Justamente pela invisibilidade que todo esse preconceito e discriminação causam, vemos que o enfrentamento da violência contra as mulheres é relegado ao segundo plano. Na maioria dos estados e municípios, esse não é um tema encarado com a prioridade política que demanda. Em secretaria de segurança pública ou em outras áreas, o orçamento destinado ao enfrentamento das violências contra as mulheres é infinitamente menor do que o orçamento destinado para outras questões. Esse problema da falta de prioridade das políticas públicas leva o Brasil a esse destaque muito triste de ser o quinto país com a maior taxa de assassinato feminino no mundo, enquanto em alguns países a taxa é quase zero.
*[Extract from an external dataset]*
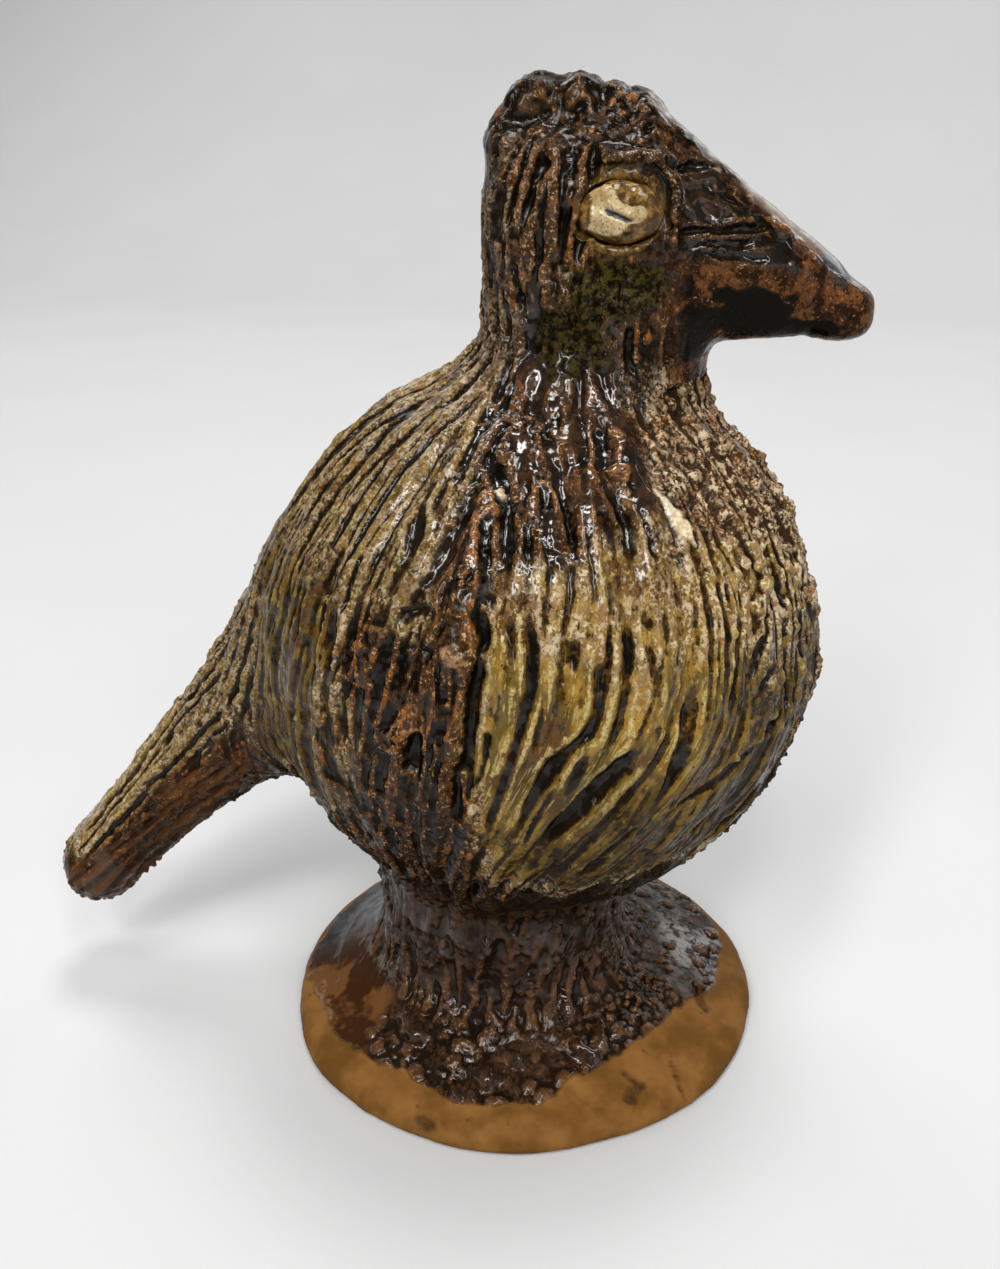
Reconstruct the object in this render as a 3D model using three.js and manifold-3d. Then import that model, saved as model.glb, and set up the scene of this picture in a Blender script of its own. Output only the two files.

Temos que mostrar que existe, sim, alguma coisa acontecendo e que se não olharmos para esse problema, as mulheres vão continuar morrendo.
IHU On-Line – Em termos de políticas públicas, o que mais poderia ser feito para reverter o quadro de feminicídio?
Débora Prado – Temos que pensar em políticas de prevenção de curto prazo para intervir em casos de violência e para evitar que a morte anunciada de mulheres aconteça. No longo prazo, precisamos entender melhor as raízes discriminatórias desses crimes e trabalhar com educação, formação, mídia e campanhas, que ajudem as relações a serem menos discriminatórias e violentas. Portanto, é preciso prevenir que as violências contras as mulheres sigam acontecendo cotidianamente, inclusive chegando ao extremo do assassinato, do feminicídio.
Por outro lado, precisamos que o Estado, de uma forma ampla, em todas as esferas administrativas, pare de reproduzir a discriminação e relegue esse problema como um problema menor. Vemos exemplos de delegacias das mulheres que não funcionam 24 horas e nem nos finais de semana, e vemos que os juizados de violência doméstica estão abarrotados. Então, esses serviços que existem para efetivar direitos, para efetivar medidas de enfrentamento de violência contra as mulheres, precisam ser fortalecidos. Tememos que isso tudo caminhe na direção contrária, dado o fechamento de secretarias, que são os espaços que vão pensar essas políticas públicas. Por fim, precisamos aprimorar nossas respostas, pensar políticas públicas e novas formas de lidar com a violência.